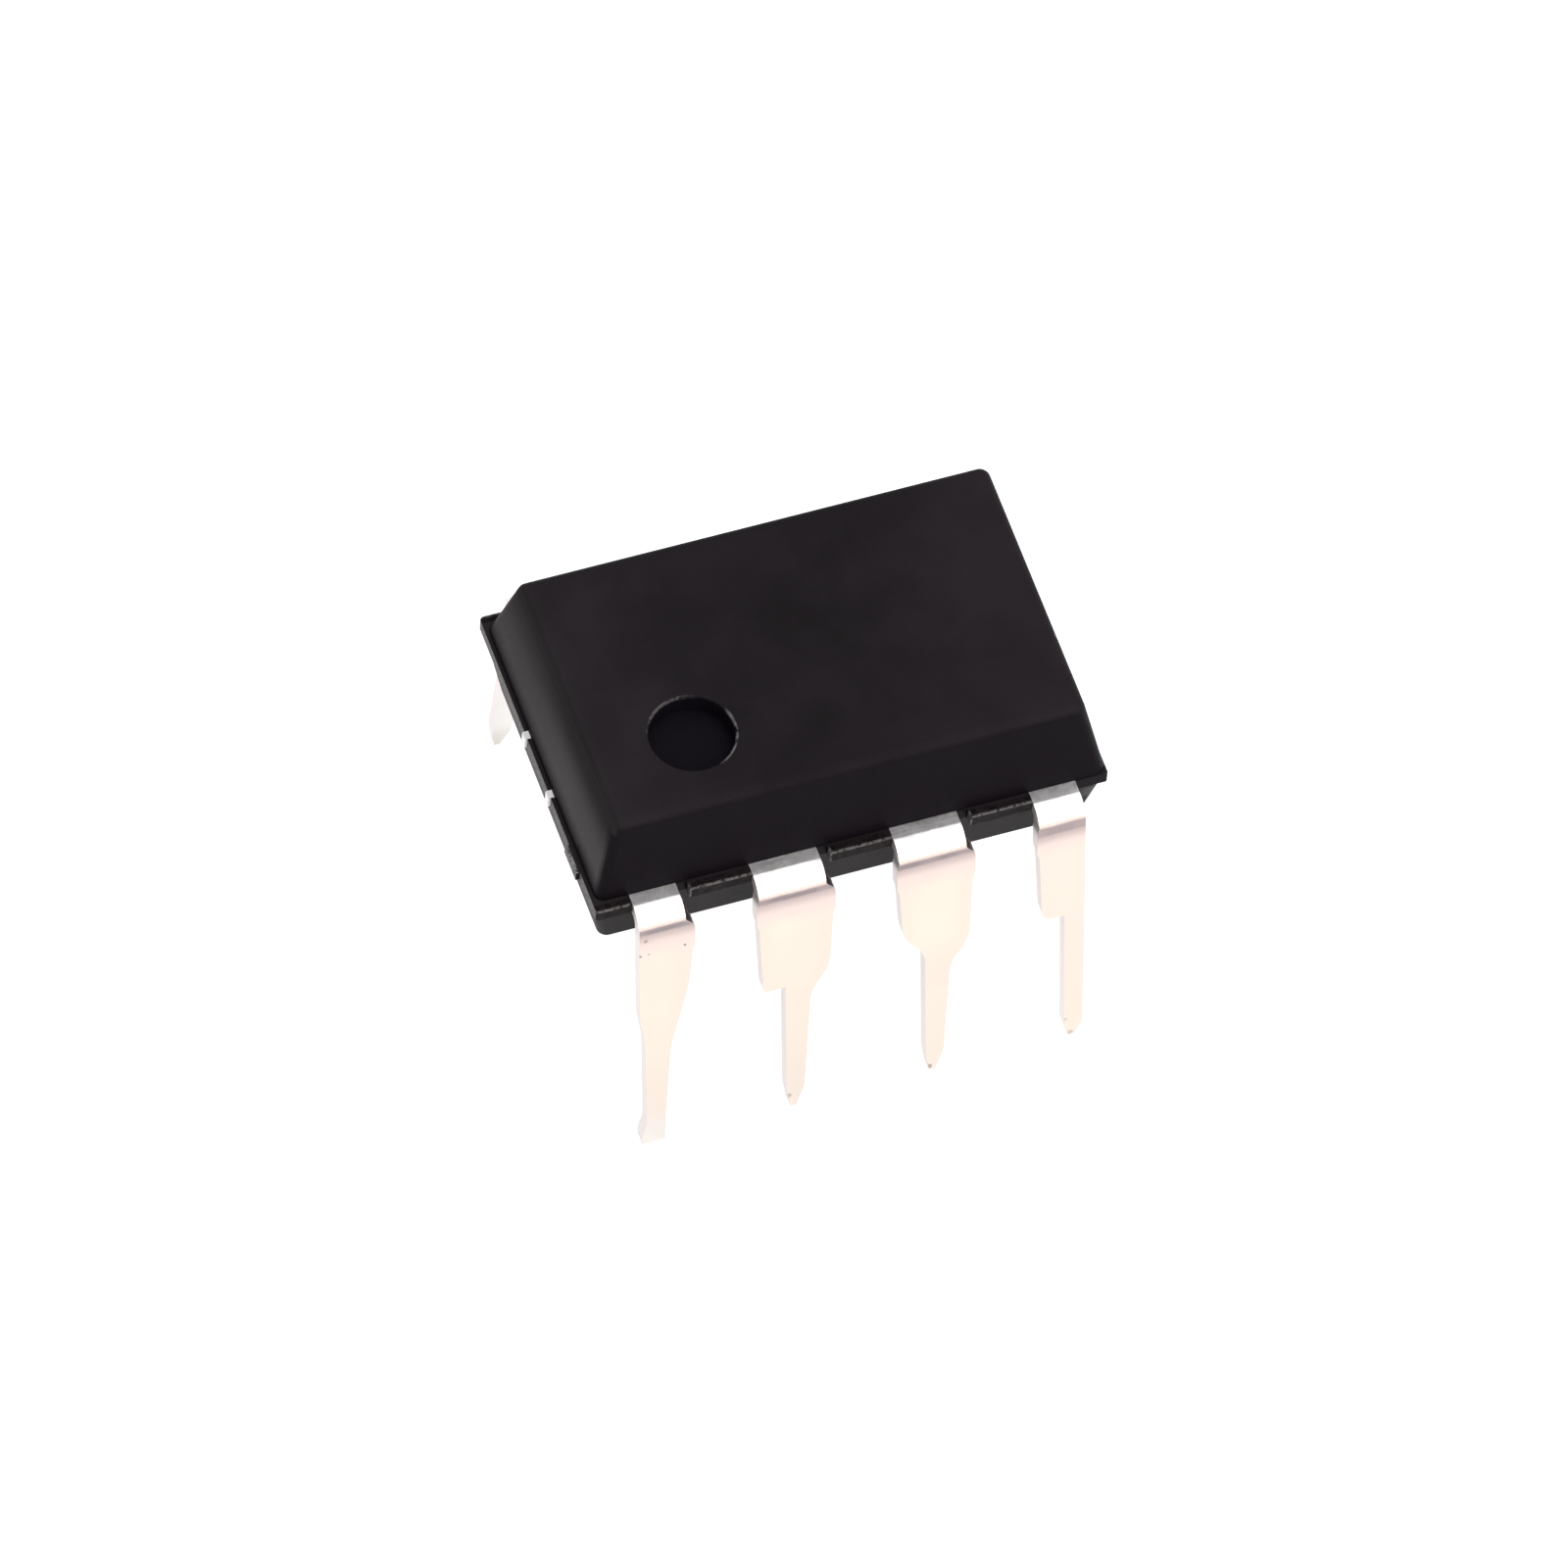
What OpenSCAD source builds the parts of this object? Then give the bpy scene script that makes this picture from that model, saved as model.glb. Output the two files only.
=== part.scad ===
// Eight-lead dual in-line integrated circuit: a moulded package on a stamped lead frame.
// The origin is on the surface that the lead tips stand on, below the middle of the package.
// X runs along the package, Y across it, and lead 1 is at the front left.

/* [Package] */
// Length of the package where its two halves meet
body_l = 9.24; // [9.0:0.02:9.6]
// Width of the package where its two halves meet
body_w = 5.98; // [5.6:0.02:6.2]
// Height of the upper half, above the leads
upper_h = 1.66; // [1.4:0.02:1.9]
// Height of the lower half, below the leads
lower_h = 1.24; // [0.9:0.02:1.5]
// Angle that every side leans in by, so that the package leaves its mould
draft = 10.8; // [5:0.1:14]
// Radius of the upright corners
corner_r = 0.18; // [0.1:0.02:0.3]
// Radius of the edges round the top face
top_edge_r = 0.2; // [0.06:0.02:0.3]
// How far the lower half sits to the left of the upper one
mould_shift = 0.04; // [0:0.01:0.1]

/* [Trimmed flash] */
// How far the sharp parting line stands out all round
parting_out = 0.02; // [0.01:0.01:0.05]
// Radius of the parting line's corners
parting_r = 0.04; // [0.02:0.01:0.1]
// How far the flash between the leads stands out from the long sides
flash_out = 0.2; // [0.1:0.02:0.3]
// How far the flash stands out from the left end of the lower half
flash_end = 0.03; // [0.02:0.01:0.1]
// Gap that the trimming punch leaves between a lead and the flash on its right
flash_gap = 0.2; // [0.1:0.02:0.3]
// Radius of the flash's outer corners
flash_r = 0.08; // [0.05:0.01:0.2]
// Width of the stub where the mould's gate was broken off
gate_w = 0.6; // [0.4:0.05:1]
// Height of that stub
gate_h = 0.2; // [0.1:0.02:0.24]
// How far it stands out from the left end
gate_out = 0.07; // [0.03:0.01:0.15]
// Distance from the middle of the package to the stub, across it
gate_y = 2; // [1.2:0.1:2.3]

/* [Dimple] */
// Diameter of the round dimple that marks lead 1
dimple_d = 1.5; // [1:0.1:1.8]
// Depth of the dimple
dimple_depth = 0.4; // [0.1:0.05:0.6]
// Radius of the soft rim round the dimple
dimple_rim = 0.04; // [0.01:0.01:0.08]
// Distance from the middle of the package to the dimple, along it
dimple_x = 2.37; // [2.1:0.05:2.6]
// Distance from the middle of the package to the dimple, across it
dimple_y = 1.19; // [1:0.05:1.4]

/* [Underside] */
// Diameter of the round marks that the mould's ejector pins leave
ejector_d = 1.2; // [0.8:0.1:1.6]
// Depth of those marks
ejector_depth = 0.05; // [0.02:0.01:0.1]
// Distance from the middle of the package to each mark
ejector_x = 2.7; // [2.2:0.1:3.2]

/* [Leads] */
// Distance between neighbouring leads
pitch = 2.54; // [2.5:0.01:2.6]
// Thickness of the lead frame
lead_t = 0.25; // [0.2:0.01:0.3]
// Width of a lead where it leaves the package
exit_w = 1.22; // [1.1:0.01:1.3]
// Distance from the middle of a corner lead to the side where it is cut narrow
cut_x = 0.23; // [0.18:0.01:0.3]
// Width of a shoulder, below the stubs of the dam bar
shoulder_w = 1.34; // [1.3:0.01:1.5]
// How much narrower the shoulder is at its foot
shoulder_taper = 0.14; // [0:0.01:0.2]
// How far the shoulders are stamped off to the right of the leads' middles
shoulder_shift = 0.06; // [0:0.01:0.08]
// Width of the narrow leg that goes through a board
leg_w = 0.46; // [0.4:0.01:0.56]
// How much narrower the leg is where its tip begins
leg_taper = 0.13; // [0:0.01:0.16]
// How far the legs are stamped off to the right of the leads' middles
leg_shift = 0.09; // [0:0.01:0.1]
// Width of a pointed tip's end
tip_w = 0.1; // [0.08:0.01:0.16]
// Length of a tip
tip_l = 0.45; // [0.3:0.05:0.8]
// Width of the blunt foot of lead 1
foot_w = 0.42; // [0.36:0.01:0.5]
// Flat length between the package and the bend
flat_l = 0.24; // [0.15:0.01:0.35]
// Radius inside the bend
bend_r = 0.15; // [0.1:0.01:0.2]
// Angle that a leg spreads out by
flare = 8.6; // [2:0.1:10]
// Height of the leads' top face above the tips
stand_h = 5.72; // [5.4:0.02:6.2]
// Height of the leg, from the tip to the seating step
leg_h = 3.1; // [2.9:0.05:3.3]
// Height of the slope from a shoulder to the leg
slope_h = 0.5; // [0.3:0.05:0.7]
// Height of the long slope on lead 1
long_slope_h = 1.5; // [1.2:0.05:1.8]
// How much lower the slope on the right of lead 3 is than the seating step
slope_drop = 0.2; // [0:0.05:0.3]
// How far a cut stub of the dam bar stands out from a shoulder
stub_out = 0.04; // [0.02:0.01:0.1]
// Height of a cut stub of the dam bar
stub_h = 0.5; // [0.3:0.05:0.6]
// How far the rounding of a stamped corner reaches along its sides
small_round = 0.1; // [0.04:0.01:0.15]
// The same for the softer corners of the slopes
large_round = 0.24; // [0.15:0.01:0.3]

/* [Lead frame inside] */
// Width of a lead's inner finger at its end
finger_w = 0.5; // [0.4:0.02:0.6]
// Depth that the wide root of a lead goes into the package
root_l = 0.62; // [0.5:0.02:0.8]
// Gap between the fingers and the die paddle
frame_gap = 0.28; // [0.2:0.02:0.4]
// Length of the die paddle
paddle_l = 3.3; // [2.8:0.1:3.8]
// Width of the die paddle
paddle_w = 2.3; // [2:0.1:2.5]
// Width of a tie bar
tie_w = 0.16; // [0.12:0.01:0.24]
// Distance between the two tie bars at one end
tie_pitch = 1.27; // [1.1:0.01:1.4]
// How far a tie bar's cut end stands out from the package
tie_out = 0.04; // [0.01:0.01:0.08]

/* [Die] */
// Length of the silicon die
die_l = 1.9; // [1.4:0.1:2.2]
// Width of the silicon die
die_w = 1.5; // [1.1:0.1:1.7]
// Thickness of the silicon die
die_t = 0.28; // [0.2:0.02:0.36]
// Thickness of the glue under the die
attach_t = 0.03; // [0.02:0.005:0.05]
// Width of the glue that shows round the die
attach_rim = 0.12; // [0.05:0.01:0.2]

/* [Bond wires] */
// Diameter of a bond wire
wire_d = 0.05; // [0.03:0.005:0.06]
// Diameter of the ball that welds a wire to the die
ball_d = 0.11; // [0.08:0.01:0.14]
// Height of that ball
ball_h = 0.03; // [0.02:0.005:0.04]
// Height of a wire's loop above the die
loop_h = 0.26; // [0.15:0.01:0.35]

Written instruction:
Your task is to output all of the data above word for word.

Exercise solution:
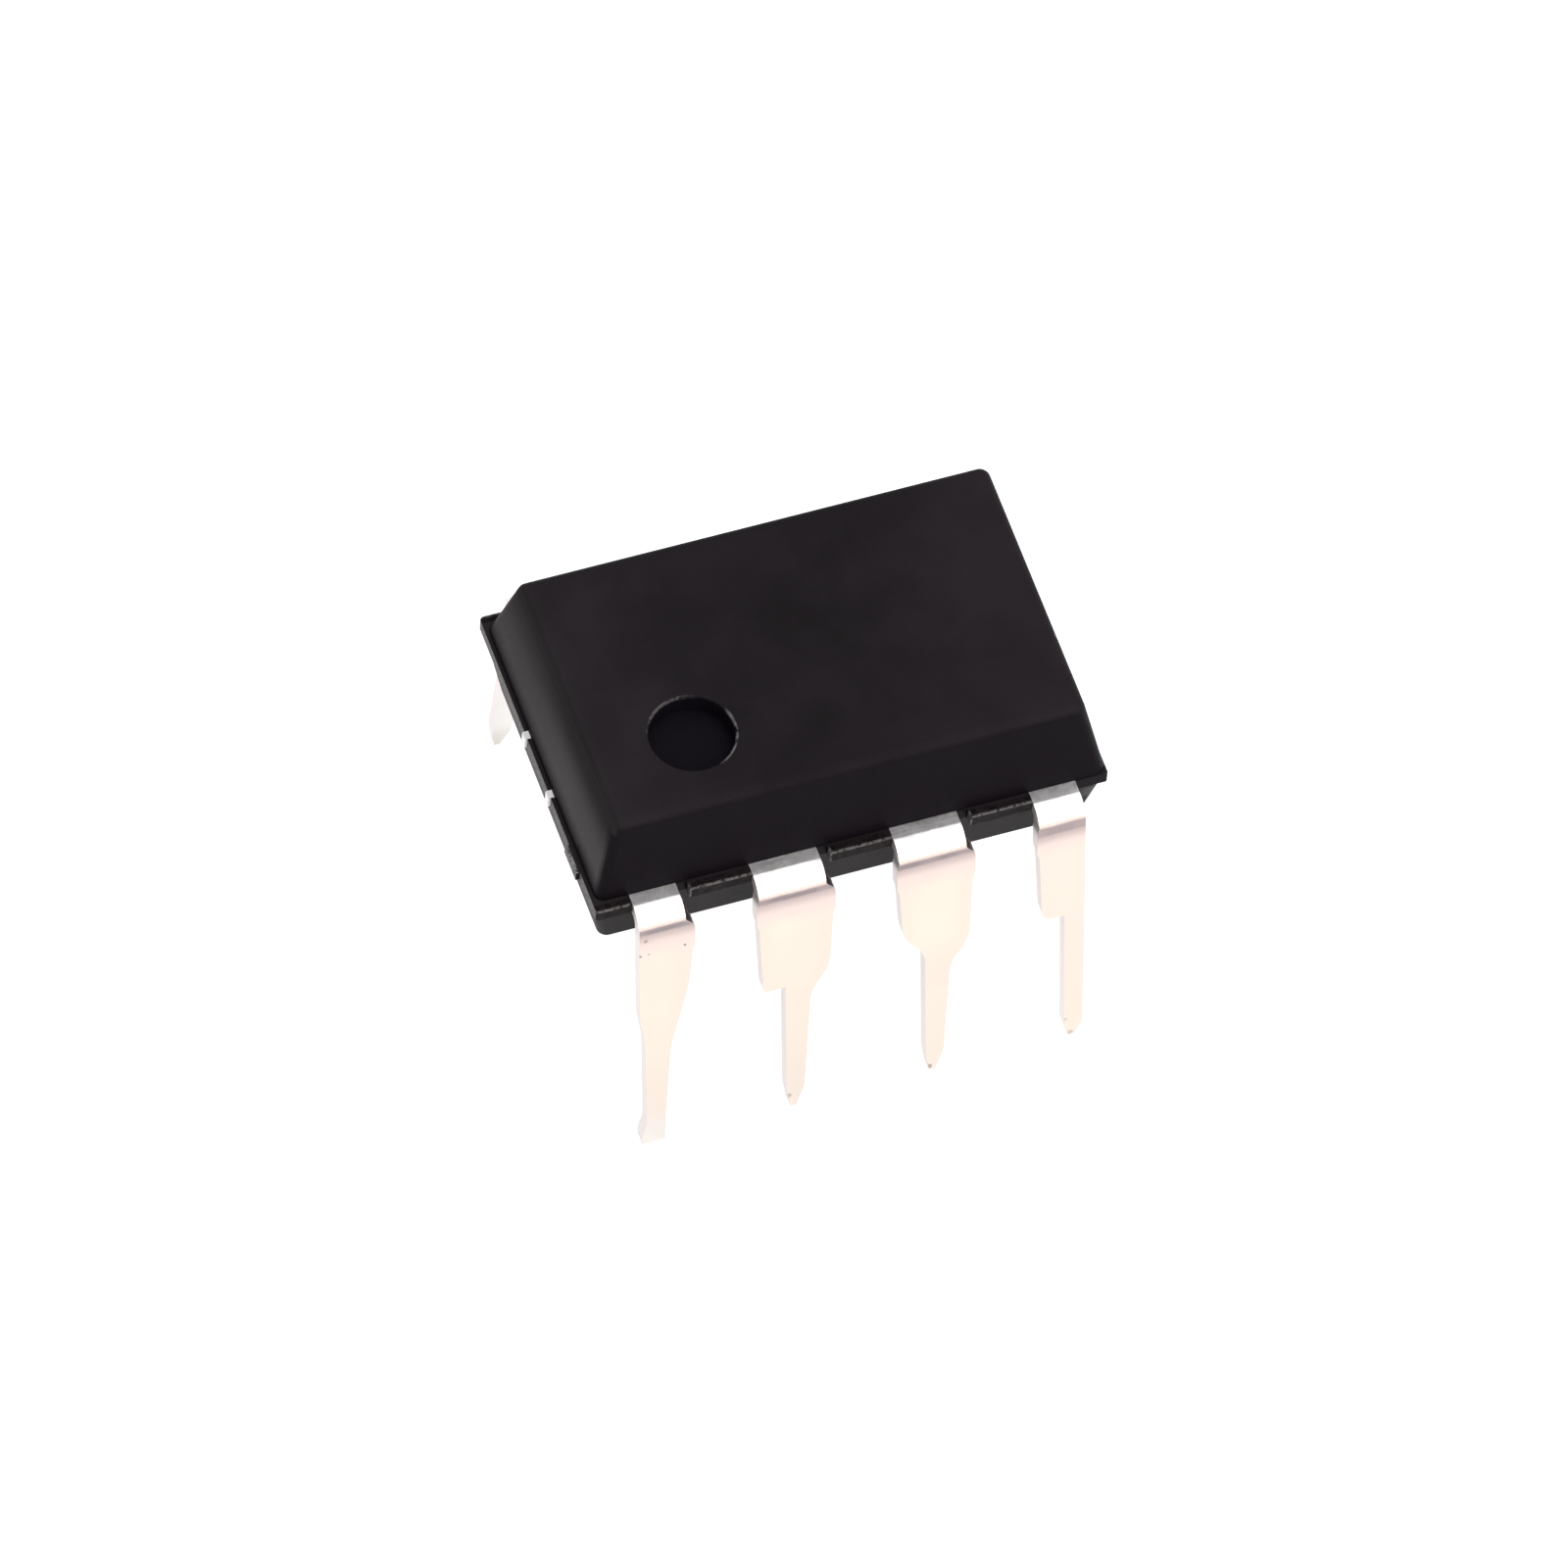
What OpenSCAD source builds the parts of this object? Then give the bpy scene script that makes this picture from that model, saved as model.glb. Output the two files only.
=== part.scad ===
// Eight-lead dual in-line integrated circuit: a moulded package on a stamped lead frame.
// The origin is on the surface that the lead tips stand on, below the middle of the package.
// X runs along the package, Y across it, and lead 1 is at the front left.

/* [Package] */
// Length of the package where its two halves meet
body_l = 9.24; // [9.0:0.02:9.6]
// Width of the package where its two halves meet
body_w = 5.98; // [5.6:0.02:6.2]
// Height of the upper half, above the leads
upper_h = 1.66; // [1.4:0.02:1.9]
// Height of the lower half, below the leads
lower_h = 1.24; // [0.9:0.02:1.5]
// Angle that every side leans in by, so that the package leaves its mould
draft = 10.8; // [5:0.1:14]
// Radius of the upright corners
corner_r = 0.18; // [0.1:0.02:0.3]
// Radius of the edges round the top face
top_edge_r = 0.2; // [0.06:0.02:0.3]
// How far the lower half sits to the left of the upper one
mould_shift = 0.04; // [0:0.01:0.1]

/* [Trimmed flash] */
// How far the sharp parting line stands out all round
parting_out = 0.02; // [0.01:0.01:0.05]
// Radius of the parting line's corners
parting_r = 0.04; // [0.02:0.01:0.1]
// How far the flash between the leads stands out from the long sides
flash_out = 0.2; // [0.1:0.02:0.3]
// How far the flash stands out from the left end of the lower half
flash_end = 0.03; // [0.02:0.01:0.1]
// Gap that the trimming punch leaves between a lead and the flash on its right
flash_gap = 0.2; // [0.1:0.02:0.3]
// Radius of the flash's outer corners
flash_r = 0.08; // [0.05:0.01:0.2]
// Width of the stub where the mould's gate was broken off
gate_w = 0.6; // [0.4:0.05:1]
// Height of that stub
gate_h = 0.2; // [0.1:0.02:0.24]
// How far it stands out from the left end
gate_out = 0.07; // [0.03:0.01:0.15]
// Distance from the middle of the package to the stub, across it
gate_y = 2; // [1.2:0.1:2.3]

/* [Dimple] */
// Diameter of the round dimple that marks lead 1
dimple_d = 1.5; // [1:0.1:1.8]
// Depth of the dimple
dimple_depth = 0.4; // [0.1:0.05:0.6]
// Radius of the soft rim round the dimple
dimple_rim = 0.04; // [0.01:0.01:0.08]
// Distance from the middle of the package to the dimple, along it
dimple_x = 2.37; // [2.1:0.05:2.6]
// Distance from the middle of the package to the dimple, across it
dimple_y = 1.19; // [1:0.05:1.4]

/* [Underside] */
// Diameter of the round marks that the mould's ejector pins leave
ejector_d = 1.2; // [0.8:0.1:1.6]
// Depth of those marks
ejector_depth = 0.05; // [0.02:0.01:0.1]
// Distance from the middle of the package to each mark
ejector_x = 2.7; // [2.2:0.1:3.2]

/* [Leads] */
// Distance between neighbouring leads
pitch = 2.54; // [2.5:0.01:2.6]
// Thickness of the lead frame
lead_t = 0.25; // [0.2:0.01:0.3]
// Width of a lead where it leaves the package
exit_w = 1.22; // [1.1:0.01:1.3]
// Distance from the middle of a corner lead to the side where it is cut narrow
cut_x = 0.23; // [0.18:0.01:0.3]
// Width of a shoulder, below the stubs of the dam bar
shoulder_w = 1.34; // [1.3:0.01:1.5]
// How much narrower the shoulder is at its foot
shoulder_taper = 0.14; // [0:0.01:0.2]
// How far the shoulders are stamped off to the right of the leads' middles
shoulder_shift = 0.06; // [0:0.01:0.08]
// Width of the narrow leg that goes through a board
leg_w = 0.46; // [0.4:0.01:0.56]
// How much narrower the leg is where its tip begins
leg_taper = 0.13; // [0:0.01:0.16]
// How far the legs are stamped off to the right of the leads' middles
leg_shift = 0.09; // [0:0.01:0.1]
// Width of a pointed tip's end
tip_w = 0.1; // [0.08:0.01:0.16]
// Length of a tip
tip_l = 0.45; // [0.3:0.05:0.8]
// Width of the blunt foot of lead 1
foot_w = 0.42; // [0.36:0.01:0.5]
// Flat length between the package and the bend
flat_l = 0.24; // [0.15:0.01:0.35]
// Radius inside the bend
bend_r = 0.15; // [0.1:0.01:0.2]
// Angle that a leg spreads out by
flare = 8.6; // [2:0.1:10]
// Height of the leads' top face above the tips
stand_h = 5.72; // [5.4:0.02:6.2]
// Height of the leg, from the tip to the seating step
leg_h = 3.1; // [2.9:0.05:3.3]
// Height of the slope from a shoulder to the leg
slope_h = 0.5; // [0.3:0.05:0.7]
// Height of the long slope on lead 1
long_slope_h = 1.5; // [1.2:0.05:1.8]
// How much lower the slope on the right of lead 3 is than the seating step
slope_drop = 0.2; // [0:0.05:0.3]
// How far a cut stub of the dam bar stands out from a shoulder
stub_out = 0.04; // [0.02:0.01:0.1]
// Height of a cut stub of the dam bar
stub_h = 0.5; // [0.3:0.05:0.6]
// How far the rounding of a stamped corner reaches along its sides
small_round = 0.1; // [0.04:0.01:0.15]
// The same for the softer corners of the slopes
large_round = 0.24; // [0.15:0.01:0.3]

/* [Lead frame inside] */
// Width of a lead's inner finger at its end
finger_w = 0.5; // [0.4:0.02:0.6]
// Depth that the wide root of a lead goes into the package
root_l = 0.62; // [0.5:0.02:0.8]
// Gap between the fingers and the die paddle
frame_gap = 0.28; // [0.2:0.02:0.4]
// Length of the die paddle
paddle_l = 3.3; // [2.8:0.1:3.8]
// Width of the die paddle
paddle_w = 2.3; // [2:0.1:2.5]
// Width of a tie bar
tie_w = 0.16; // [0.12:0.01:0.24]
// Distance between the two tie bars at one end
tie_pitch = 1.27; // [1.1:0.01:1.4]
// How far a tie bar's cut end stands out from the package
tie_out = 0.04; // [0.01:0.01:0.08]

/* [Die] */
// Length of the silicon die
die_l = 1.9; // [1.4:0.1:2.2]
// Width of the silicon die
die_w = 1.5; // [1.1:0.1:1.7]
// Thickness of the silicon die
die_t = 0.28; // [0.2:0.02:0.36]
// Thickness of the glue under the die
attach_t = 0.03; // [0.02:0.005:0.05]
// Width of the glue that shows round the die
attach_rim = 0.12; // [0.05:0.01:0.2]

/* [Bond wires] */
// Diameter of a bond wire
wire_d = 0.05; // [0.03:0.005:0.06]
// Diameter of the ball that welds a wire to the die
ball_d = 0.11; // [0.08:0.01:0.14]
// Height of that ball
ball_h = 0.03; // [0.02:0.005:0.04]
// Height of a wire's loop above the die
loop_h = 0.26; // [0.15:0.01:0.35]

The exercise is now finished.